Copy the lines below verbatim, beginning with the line that includes "bpy.context.scene.collection.objects.link(empty)" and continuing to the end; leave out everything before it.

(Saved data entries)
···

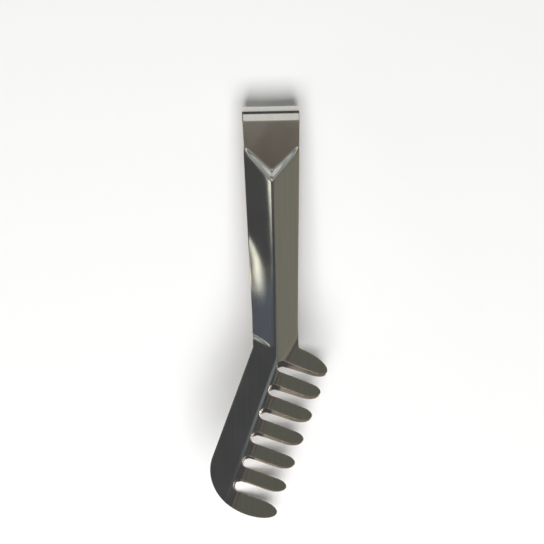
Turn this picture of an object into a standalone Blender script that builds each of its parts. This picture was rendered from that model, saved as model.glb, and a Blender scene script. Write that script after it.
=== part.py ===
"""Spaghetti tongs: one strip of spring steel, folded in the middle, its two halves pressed into mirrored arms.

Each arm has a flat pad by the fold, a V-shaped step, a handle with a rounded ridge along its middle and, past a
knee, a head that leans to one side: a flat panel and a comb of seven teeth bent inwards. The strip is cut into
three sub-parts where it flexes, at the two ends of the fold. An arm is made as the real one is: a flat blank is
cut to its outline, then pressed.

The tongs lie on the rear arm. X runs across them towards the teeth, Y from the teeth up to the fold and Z away
from the table. An arm's own plan has the same X, and S along the handle from the end of the fold. The head has
axes of its own from the knee: C along the comb, away from the handle, and A towards the tooth tips.
"""

import math

import bmesh
import bpy
import numpy as np
from mathutils import Matrix

MM = 0.001

# The strip and the fold
SHEET = 1.0 * MM
FOLD_RADIUS = 10.0 * MM  # outside
OPENING = math.radians(11.5)  # between the relaxed arms
SEAM = 0.3 * MM  # gap at each end of the fold
FOLD_STEPS = 28
FOLD_MIDDLE_RADIUS = FOLD_RADIUS - SHEET / 2

# The handle
KNEE = 118.05 * MM  # from the fold's end
FOLD_HALF_WIDTH = 14.6 * MM
NECK_HALF_WIDTH = 11.25 * MM
NECK = KNEE - 15.4 * MM  # the handle tapers down to here and is even in width from here on
TAPER = (FOLD_HALF_WIDTH - NECK_HALF_WIDTH) / NECK

# The head, in its own axes
HEAD_ANGLE = math.radians(21.1)  # between the comb and the handle
SLOTS = 6
PITCH = 12.64 * MM
FIRST_SLOT = 7.65 * MM  # middle of the first slot, from the knee
SLOT_HALF_WIDTH = 2.95 * MM
SLOT_ROOT = 3.45 * MM
LEAN = 0.068  # how far the slots and teeth lean back to the handle for each unit along them
PANEL_EDGE = -10.75 * MM
CORNER_ROUND = 3.0 * MM  # where the handle's edge meets the panel's
NECK_ROUND = 2.0 * MM  # where the handle's other edge meets the first tooth's back
TIP_LENGTH = 6.5 * MM  # rounded part of a tooth
TIP_START = 21.2 * MM
TIP_SKEW = 1.3 * MM  # how much further a tooth reaches on the handle's side
FIRST_TIP = (2.1 * MM, 27.4 * MM)
FIRST_BACK = (6.1 * MM, 16.2 * MM)  # the first tooth's curved back, as a quarter of an ellipse
LAST_TIP = (77.4 * MM, 27.8 * MM)
LAST_TIP_LENGTH = 8.5 * MM
LAST_SIDE = (5.8 * MM, 13.8 * MM)
END_LENGTH = 21.3 * MM  # the round end, along the comb
QUARTER_STEPS = 7

# The pressing
RIDGE_HEIGHT = 3.2 * MM  # also the height of the head's panel above the pad
RIDGE_ROUND = 1.5 * MM
V_APEX = 29.8 * MM
V_EDGE = 14.7 * MM
V_BAND = 4.5 * MM
V_ROUND = 0.25  # of the V's band, at each of its ends
V_NARROWING = 0.55  # how much of its width the V's band has lost at the edges
TWIST_START = 52.0 * MM  # the flank on the panel's side flattens out, from here at its edge
TWIST_LAG = 18.0 * MM  # and from this much later at the ridge
TWIST_RUN = 40.0 * MM
TWIST = 0.6
KNEE_LINE_ANGLE = math.radians(32)
KNEE_BAND = 2.6 * MM
KNEE_LINE = KNEE + 0.8 * MM  # where that line crosses the middle
TOOTH_ANGLE = math.radians(32)
TOOTH_BEND_START = 1.5 * MM
TOOTH_BEND_RADIUS = 13.0 * MM
TOOTH_BEND_WIDTH = TOOTH_BEND_RADIUS * math.sin(TOOTH_ANGLE)
BLEND_POWER = 4

# Where the blank is divided so that it can follow the pressing
HANDLE_STATION = 12.0 * MM
RIDGE_LINES = (0.0, 0.6, 1.3, 2.2, 4.0)  # from the middle, in ridge rounding radii
V_LINES = (-0.5, -0.38, -0.25, 0.25, 0.38, 0.5)  # across the V's band, in band widths
KNEE_LINES = (-0.5, -0.3, -0.1, 0.1, 0.3, 0.5)  # across the band at the knee
TOOTH_BEND_STEPS = 6
KNEE_GRID = 2.4 * MM
KNEE_GRID_REACH = 8  # lines to each side of the knee

SAME_POINT = 0.05 * MM
SLOPE_STEP = 0.01 * MM
SHARP_ANGLE = math.radians(35)


def half_width(s):
    """Half the handle's width: it tapers from the fold to the neck and is even from there on."""
    return FOLD_HALF_WIDTH - TAPER * np.minimum(s, NECK)


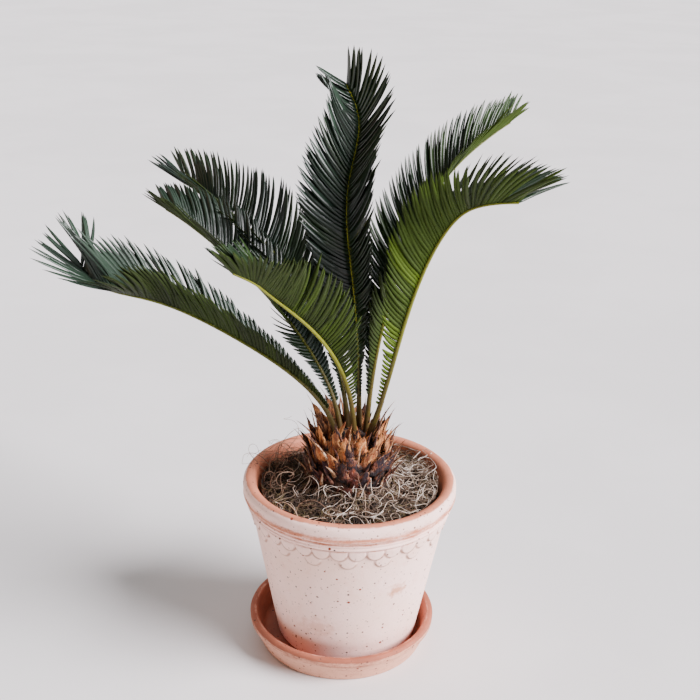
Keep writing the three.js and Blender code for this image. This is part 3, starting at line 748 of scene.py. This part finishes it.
def build_fronds():
    chance = np.random.default_rng(7)
    fronds = [leaflet_stations(frond, chance) for frond in FRONDS]
    stations = {key: np.concatenate([frond[key] for frond in fronds]) for key in fronds[0]}
    tone = stations.pop("tone")
    nodes = [f"frond_{number}" for number in range(1, len(FRONDS) + 1)]
    for number, (name, (face, back)) in enumerate(LEAF_TONES.items()):
        chosen = {key: values[tone == number] for key, values in stations.items()}
        piece = carrier(f"leaflets_{name}", chosen.pop("point"), **chosen)
        grown(piece, BLADES,
              {"Sides": 4, "Rows": 9, "Thickness": 0.6 * MM, "Fold": 0.3, "Curl": LEAFLET_CURL,
               "Root Share": 0.55, "Root Swell": 0.6, "Belly": 5.0, "Point": 0.9, "Droop": 0.03,
               "Variation": 0.03, "End From": -1.0, "End To": 0.055, "Seed": 10 + number,
               "Face Material": face, "Back Material": back, "End Material": leaf_cushion},
              "frond", *nodes)
    share = np.linspace(0, 1, 49)
    thickness = (mix(1.75, 0.6, share**0.65) + 0.8 * np.exp(-share * 14)) * MM
    ribs = path_carrier(
        "ribs", [rib_point(frond, share) for frond in FRONDS],
        thickness=[thickness] * len(FRONDS), reach=[share] * len(FRONDS),
        lit=[frond["lit"] * smooth(0.15, 0.4, share) for frond in FRONDS])
    grown(ribs, STEMS, {"Sides": 10, "Material": rib_green}, "frond", *nodes)


# ---- Turned pieces: pot, saucer, the moss's bed and the trunk's core

ROW_LABELS = ("Count", "First", "Height", "Radius", "Relief")


def scallop_row_tree():
    """How far one row of round scallops stands out at a spot, and how much painted shade lies in the
    crease under its lower half there.
    """
    tree, given, made = new_tree(
        "Geometry", "scallop_row",
        {"Angle": 0.0, "Level": 0.0, "Girth": 0.065, "Count": 36.0, "First": 0.0, "Height": 0.1,
         "Radius": 0.0055, "Relief": 0.001},
        {"Relief": "Float", "Crease Shade": "Float"})
    radius = given["Radius"]
    pitch = FULL_TURN / given["Count"]
    turns = (given["Angle"] - given["First"]) / pitch
    sideways = (turns - turns.math("ROUND")) * pitch * given["Girth"]
    upward = given["Level"] - given["Height"]
    away = (sideways * sideways + upward * upward).math("SQRT")
    inner = radius - 0.5 * MM
    fill(made["Relief"], away.ramp(radius, inner) * away.ramp(radius, 0.0, 0.82, 1.0) * given["Relief"])
    rim = away.ramp(radius + 1.1 * MM, radius) - away.ramp(inner, inner - 0.6 * MM)
    # painted shade only along the lower half of each scallop's edge
    fill(made["Crease Shade"], rim * upward.ramp(0.0, -2.5 * MM))
    return tree


def turned_tree():
    """Spin a profile of points about the upright axis, with two rows of scallops outside."""
    tree, given, made = new_tree(
        "Geometry", "turned_on_the_wheel",
        {"Profile": "Geometry", "Columns": 120, "Wobble": 0.0, "Wobble Scale": 30.0,
         "Border Top": 0.0, "Lowest": 0.0,
         **{f"Row {number} {label}": 1.0 if label == "Count" else 0.0
            for number in (1, 2) for label in ROW_LABELS},
         "Shift": (0, 0, 0), "Material": "Material"},
        {"Body": "Geometry"})
    position = place(tree, "GeometryNodeInputPosition")
    rows = place(tree, "GeometryNodeAttributeDomainSize", {"Geometry": given["Profile"]})
    grid = place(tree, "GeometryNodeMeshGrid",
                 {"Size X": 1.0, "Size Y": 1.0, "Vertices X": given["Columns"] + 1.0,
                  "Vertices Y": rows})
    x, y, _ = position.split()
    grid = grid.store("turn", (x + 0.5) * FULL_TURN)
    grid = grid.store("row", ((y + 0.5) * (rows - 1.0)).math("ROUND"))

    def from_profile(value):
        return place(tree, "GeometryNodeSampleIndex",
                     {"Geometry": given["Profile"], "Value": value, "Index": named(tree, "row")},
                     0, value.vector, data_type="FLOAT_VECTOR" if value.vector else "FLOAT")

    grid = grid.store("bare", from_profile(named(tree, "bare")))
    turn = named(tree, "turn")
    reach, _, level = from_profile(position).split()
    scallops = scallop_row_tree()
    (relief_1, crease_shade_1), (relief_2, crease_shade_2) = (
        place(tree, "GeometryNodeGroup",
              {**{label: given[f"Row {number} {label}"] for label in ROW_LABELS},
               "Angle": turn, "Level": level, "Girth": reach},
              ("Relief", "Crease Shade"), node_tree=scallops)
        for number in (1, 2))
    outside = from_profile(named(tree, "outside")) > 0.5
    bordered = level < given["Border Top"]
    below_first = crease_shade_2 * relief_1.ramp(0.3 * MM, 0.1 * MM)
    # painted shade in the creases under the scallops, the upper row's over the lower's
    grid = grid.store("crease_shade", crease_shade_1.at_least(below_first) * outside * bordered)
    radius = reach + relief_1.at_least(relief_2) * outside * bordered
    around = combine(tree, radius * turn.math("COSINE"), radius * turn.math("SINE"), level)
    body = grid.moved_to(around).shape("MergeByDistance", Distance=0.005 * MM)
    push = (noise(tree, given["Wobble Scale"], 2.0) - 0.5) * given["Wobble"]
    body = body.moved_by(place(tree, "GeometryNodeInputNormal") * push).moved_by(given["Shift"])
    body = body.moved_to(position.at_least(combine(tree, -10.0, -10.0, given["Lowest"])))
    fill(made["Body"], body.shape("RealizeInstances").dressed(given["Material"]))
    return tree


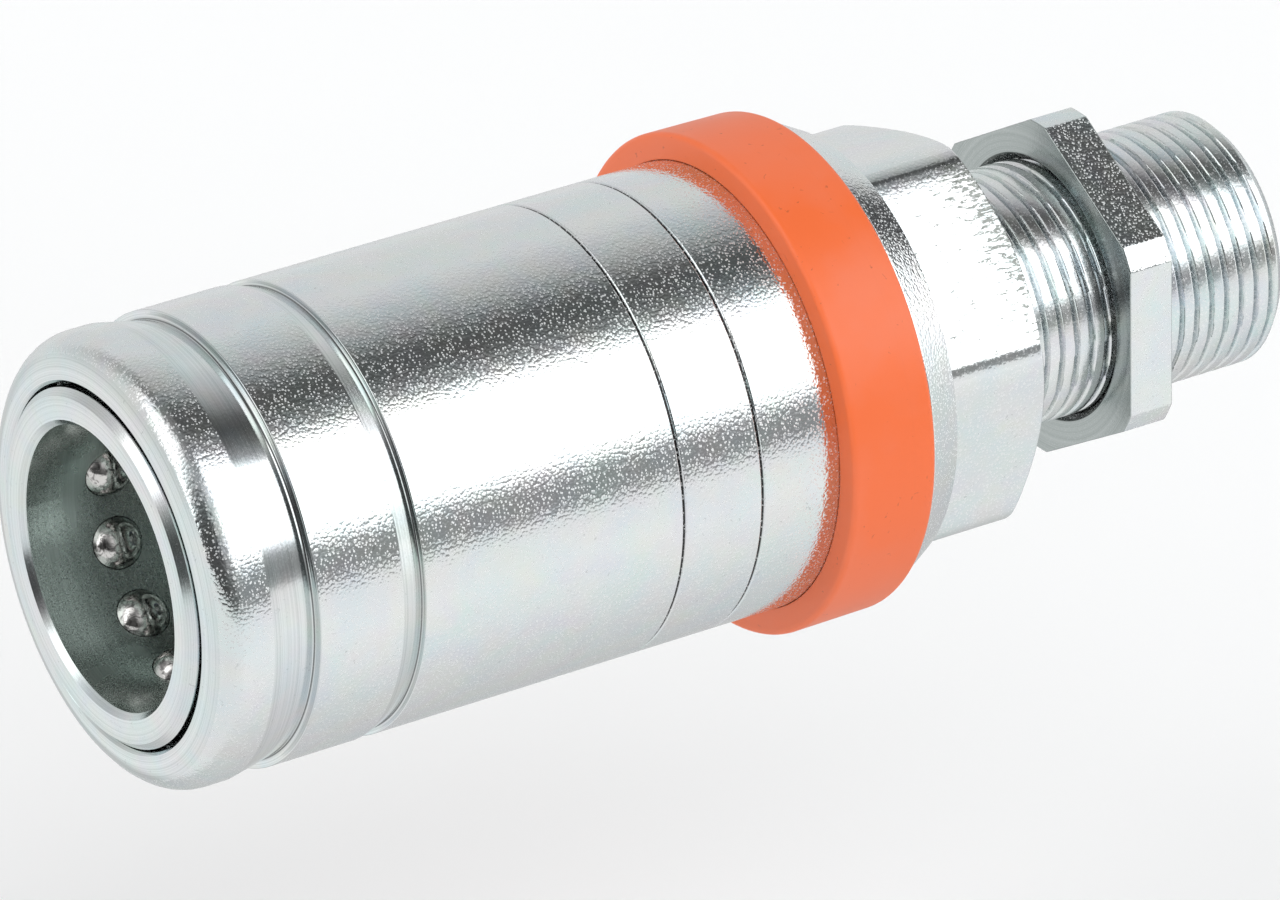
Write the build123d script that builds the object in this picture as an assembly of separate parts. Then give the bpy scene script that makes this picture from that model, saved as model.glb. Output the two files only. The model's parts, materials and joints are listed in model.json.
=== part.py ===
from build123d import *
import os
from math import radians, sqrt, tan

# Push-pull hydraulic coupling, female half, with a bulkhead thread and jam nut.
# The axis is X, with the plug socket at the low end and the tube thread at the high end.
# The origin is on the axis in the rear face of the hexagon, which seats on the bulkhead.

# Socket and ball lock
SOCKET_DIA = 23.8
SOCKET_DEPTH = 11.8
LIP_CHAMFER = 0.5
BALL_DIA = 4.76
BALL_COUNT = 12
BALL_CLOCK = 5.5
BALL_ROW = 8.2
BALL_PROTRUSION = 1.5
BALL_CLEARANCE = 0.05
LOCK_CLEARANCE = 0.04
LAND_LENGTH = 3.4

# Valve body
BODY_SIDE_GAP = 0.25
BODY_NOSE_CHAMFER = 0.6
SEAL_BORE_STEP = 1.55
SEAL_BORE_END = 27.0
SEAL_GROOVE_START = 16.4
SEAL_GROOVE_LENGTH = 4.4
SEAL_GROOVE_DEPTH = 2.4
THROAT_STEP = 2.75
THROAT_LENGTH = 1.5
JOINT_WALL = 1.95
JOINT_STEP = 1.0
SPRING_COLLAR_LENGTH = 2.0

# Sliding sleeve
SLEEVE_TRAVEL = 4.5
SLEEVE_SETBACK = 0.6
SLEEVE_WALL = 2.1
SLEEVE_NOSE_RADIUS = 3.0
SLEEVE_LIP_LENGTH = 0.7
SLEEVE_MOUTH_GAP = 0.3
SLEEVE_REAR_GAP = 0.3
RECESS_MARGIN = 0.09
RECESS_FRONT = 1.3
RECESS_REAR = 15.3
GUIDE_END = 20.0
GUIDE_CLEARANCE = 0.08
SPRING_ROOM = 1.95
GRIP_GROOVE_STARTS = (5.3, 17.2)
GRIP_GROOVE_ENDS = (9.45, 19.2)
GRIP_GROOVE_DEPTHS = (0.85, 0.6)
GRIP_GROOVE_FILLETS = (0.65, 0.4)
LABEL_LINES = (43.5, 51.0)
LABEL_LINE_WIDTH = 0.5
LABEL_LINE_DEPTH = 0.25
FLANGE_HEIGHT = 1.8
FLANGE_LENGTH = 3.6
RIM_WALL = 0.79

# Colour ring
RING_WALL = 2.28
RING_TAPER = 0.1
RING_LENGTH = 8.0
RING_EDGE = 0.25
RING_CLEARANCE = 0.02

# Sleeve spring seats
WASHER_THICKNESS = 1.0
CIRCLIP_THICKNESS = 1.2
CIRCLIP_BITE = 0.8
CIRCLIP_GAP_ANGLE = 36.0
SLEEVE_CLIP_HEIGHT = 0.96
SEAT_CLEARANCE = 0.05
SLEEVE_WIRE_DIA = 1.5
SLEEVE_COILS = 5

# Adapter
COLLAR_LENGTH = 8.2
COLLAR_STEP = 1.1
COLLAR_CLEARANCE = 0.06
COLLAR_EDGE = 0.4
HEX_FLAT_DEPTH = 2.0
HEX_LENGTH = 10.2
HEX_CLOCK = 43.4
HEX_FACE_STEP = 0.2
HEX_CHAMFER_ANGLE = 30.0
THREAD_WALL = 3.45
THREAD_LENGTH = 27.8
THREAD_CHAMFER = 0.9
TUBE_WALL = 1.5
TUBE_DIA = 15.0
TUBE_CLEARANCE = 0.05
TUBE_DEPTH = 7.0
CONE_WIDENING = 0.95
CONE_HALF_ANGLE = 12.0
SPIGOT_LENGTH = 11.6
SPIGOT_GAP = 0.7
SPIGOT_CLEARANCE = 0.07
SPIGOT_GROOVE_START = 1.2
SPIGOT_GROOVE_LENGTH = 3.0
SPIGOT_GROOVE_DEPTH = 1.75
FUNNEL_DEPTH = 3.0

# Jam nut
NUT_WALL = 2.55
NUT_CORNER_HEIGHT = 1.5
NUT_THICKNESS = 4.2
NUT_STANDOFF = 10.2
NUT_CLOCK = 27.8
NUT_CLEARANCE = 0.06
NUT_COUNTERSINK = 0.55

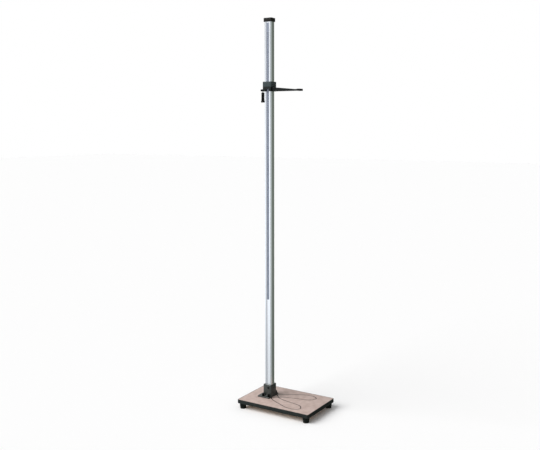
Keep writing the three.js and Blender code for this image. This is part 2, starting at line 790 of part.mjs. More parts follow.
// Brake pad and thread insert in the collar's heel side, and the lever that turns in it
function makeLock() {
  const lock = new THREE.Group();
  lock.position.set(0, 0, lockHeight);
  slider.add(lock);

  const padFace = -halfColumnX - padGap;
  const pad = alongX(rod(padRadius, padFace - padThickness, padFace, screwSides));
  place('brake_pad', pad, 'nylon', lock);

  const insertInner = -armRootX - bondGap - seatGap;
  const insert = alongX(ring(
    insertRadius,
    clampRadius + clampClearance,
    insertInner - insertLength,
    insertInner,
  ));
  place('thread_insert', insert, 'brass', lock);

  const eyeInner = -armRootX - lockBossReach - seatGap;
  const eyeOuter = eyeInner - eyeLength;
  const knobInner = eyeOuter - seatGap;
  const knobOuter = knobInner - knobLength;
  const screwInner = padFace - padThickness - seatGap;
  const clamp = alongX(turned([
    [0, knobInner - knobThread], [clampRadius, knobInner - knobThread],
    [clampRadius, screwInner - clampRadius / 3], [clampRadius * 2 / 3, screwInner], [0, screwInner],
  ], screwSides));
  place('clamp_screw', clamp, 'steel', lock);

  const hole = clampRadius + seatGap;
  const eyeBody = alongX(turned([
    [hole, eyeOuter], [eyeRadius - eyeChamfer, eyeOuter], [eyeRadius, eyeOuter + eyeChamfer],
    [eyeRadius, eyeInner - eyeChamfer], [eyeRadius - eyeChamfer, eyeInner],
    [hole, eyeInner], [hole, eyeOuter],
  ]));
  const stemX = (eyeInner + eyeOuter) / 2;
  const stemTop = stemIntoEye - eyeRadius;
  const stemHole = rod(stemRadius + seatGap, -eyeRadius - overrun, stemTop + seatGap, screwSides);
  place('lever_eye', shaped([eyeBody], [stemHole.translate(stemX, 0, 0)]), 'blackSteel', lock);

  const knobBore = knobInner - knobThread - seatGap;
  const knob = alongX(turned([
    ...knobCrownShares.map(([out, back]) => [out * knobRadius, knobOuter + back * knobRadius]),
    [knobRadius, knobInner], [hole, knobInner], [hole, knobBore], [0, knobBore],
  ]));
  place('lever_knob', knob, 'blackPlastic', lock);

  const gripTop = -gripDrop;
  const gripBottom = gripTop - gripLength;
  const stemBottom = gripTop - stemIntoGrip;
  const stem = rod(stemRadius, stemBottom, stemTop, screwSides);
  place('lever_stem', stem, 'steel', lock).position.set(stemX, 0, 0);

  const stemBore = stemRadius + seatGap;
  const stemBoreEnd = stemBottom - seatGap;
  const grip = turned([
    [0, gripBottom + gripBoreDepth], [gripBoreRadius, gripBottom + gripBoreDepth],
    [gripBoreRadius, gripBottom],
    [gripRadius, gripBottom], [gripWaistRadius, gripBottom + gripLength / 3],
    [gripWaistRadius, gripBottom + gripLength * 2 / 3], [gripRadius, gripTop - gripShoulder],
    [gripNeckRadius, gripTop], [stemBore, gripTop], [stemBore, stemBoreEnd], [0, stemBoreEnd],
  ]);
  place('lever_grip', grip, 'blackPlastic', lock).position.set(stemX, 0, 0);

  const capTop = gripBottom - seatGap;
  const capBottom = capTop - gripCapHeight;
  const spigotTop = gripBottom + gripBoreDepth - seatGap;
  const cap = turned([
    [0, capBottom], [gripCapRadius - gripCapChamfer, capBottom], [gripCapRadius, capBottom + gripCapChamfer],
    [gripCapRadius, capTop - gripCapChamfer], [gripCapRadius - gripCapChamfer, capTop],
    [gripBoreRadius - seatGap, capTop], [gripBoreRadius - seatGap, spigotTop], [0, spigotTop],
  ]);
  place('grip_end_cap', cap, 'blackRubber', lock).position.set(stemX, 0, 0);
}

makeBoard();
makeFeet();
makeBracket();
makeColumn();
makeStrips();
makeHousing();
makeHeadboard();
makeLock();

export default stadiometer;
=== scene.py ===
"""Stadiometer: a foot board, a column with a printed scale on two sides, and a sliding headboard with a lock.

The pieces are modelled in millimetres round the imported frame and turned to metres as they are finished.
+X runs from the heels to the toes, -Y is the side with the right-hand scale, and the floor is at zero.
"""

import logging
import math
from collections.abc import Callable, Iterator, Sequence
from contextlib import contextmanager
from dataclasses import dataclass, field, replace
from enum import Enum
from functools import cache

import bmesh
import bpy
from mathutils import Matrix, Vector


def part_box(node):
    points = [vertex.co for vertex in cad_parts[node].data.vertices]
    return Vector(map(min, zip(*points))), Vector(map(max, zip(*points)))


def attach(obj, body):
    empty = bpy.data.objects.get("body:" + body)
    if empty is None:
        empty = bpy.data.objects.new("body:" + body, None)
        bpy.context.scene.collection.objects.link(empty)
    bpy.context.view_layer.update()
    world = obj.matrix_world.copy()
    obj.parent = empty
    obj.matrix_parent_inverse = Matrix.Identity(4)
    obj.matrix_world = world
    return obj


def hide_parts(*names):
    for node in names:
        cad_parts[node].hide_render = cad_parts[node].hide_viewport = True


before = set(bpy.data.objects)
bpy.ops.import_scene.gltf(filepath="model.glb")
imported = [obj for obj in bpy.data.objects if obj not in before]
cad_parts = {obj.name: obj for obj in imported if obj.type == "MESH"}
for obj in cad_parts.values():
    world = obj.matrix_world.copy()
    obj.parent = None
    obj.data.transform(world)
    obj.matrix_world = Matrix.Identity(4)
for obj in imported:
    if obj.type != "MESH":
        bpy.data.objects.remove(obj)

LOG = logging.getLogger("stadiometer")
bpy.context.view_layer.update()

# A millimetre in metres, and a centimetre in millimetres
MM = 0.001
CM = 10
# In millimetres: points closer than TINY are one, and HAIR is the least size that stays
TINY = 1e-4
HAIR = TINY * 10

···

- **Exercise result**:
        bpy.context.scene.collection.objects.link(empty)
    bpy.context.view_layer.update()
    world = obj.matrix_world.copy()
    obj.parent = empty
    obj.matrix_parent_inverse = Matrix.Identity(4)
    obj.matrix_world = world
    return obj


def hide_parts(*names):
    for node in names:
        cad_parts[node].hide_render = cad_parts[node].hide_viewport = True


before = set(bpy.data.objects)
bpy.ops.import_scene.gltf(filepath="model.glb")
imported = [obj for obj in bpy.data.objects if obj not in before]
cad_parts = {obj.name: obj for obj in imported if obj.type == "MESH"}
for obj in cad_parts.values():
    world = obj.matrix_world.copy()
    obj.parent = None
    obj.data.transform(world)
    obj.matrix_world = Matrix.Identity(4)
for obj in imported:
    if obj.type != "MESH":
        bpy.data.objects.remove(obj)

LOG = logging.getLogger("stadiometer")
bpy.context.view_layer.update()

# A millimetre in metres, and a centimetre in millimetres
MM = 0.001
CM = 10
# In millimetres: points closer than TINY are one, and HAIR is the least size that stays
TINY = 1e-4
HAIR = TINY * 10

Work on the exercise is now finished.